Talk Nation

Talk Nation

News, it’s what’s happening

October 30th, 2005 . by Tom

This needs to be said and repeated until someone begins to get it. Thanks to Hunter at the DailyKos

Having Ann Coulter on your network debating the “meaning” of the Fitzgerald investigation isn’t relevant. It isn’t useful. It’s like watching a dog crap to music. There’s some percentage of the country that would probably tune in to that too, but it doesn’t make it “news” or even “analysis”.

And you can repeat that statement, to a less overtly crass degree, for nearly every Republican and Democratic professional spinner, on both sides. During this particular week, we have actual news. It means something, something important. We don’t know all the facts yet, or even whether or not a man is guilty or innocent, and finding out is deadly serious business. So how about we start finding out the facts? How ’bout the media start, instead of turning this story into the same Rolodex-emptying game of Hollywood Squares that producers have managed to turn every major national story into, these last ten years?

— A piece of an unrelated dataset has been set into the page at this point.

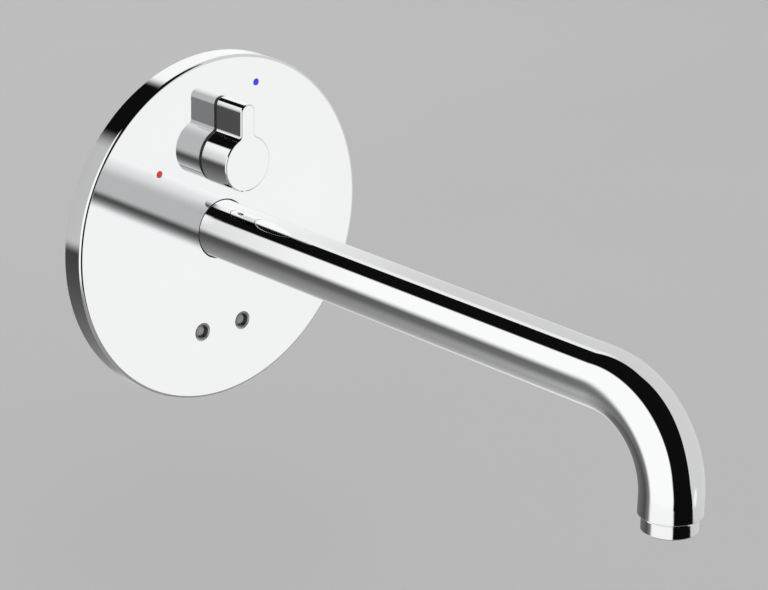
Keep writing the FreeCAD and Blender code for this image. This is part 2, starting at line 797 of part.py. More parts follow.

Interviewing reporters who have been breaking new information in this story — I’m sympathetic to that. Interviewing longtime Washington hands who can shed light on what it means to have something be “classified”, or legal figures who can explore where the case could go, by all means. But there is something flatly wrong about the ongoing, incessant Pundit-O-Matic that presumes that just because someone is a partisan, they have relevancy to this story.

I’m sick of Republican pundits expressing doughy vindication that there is, according to them, only one potential felon in the White House. That’s the standard, now? “Just one felon” is fine? And it’s only for a cover-up, and not the “actual crime”, so hell, that’s just dandy? That’s the damn standard, nowdays?

Also missing from all this discussion is a counter to the “just one felon” argument, or that it was all an innocent attempt to defend the President. For crying out loud, this guy was Assistant to the President, Chief of Staff to the Vice President and Assistant to the Vice President for National Security Affairs and they want us to believe he’s this incompetent? Their defense is that some of the most powerful people in the administration are that dense and incompetent? They really think this is a good thing?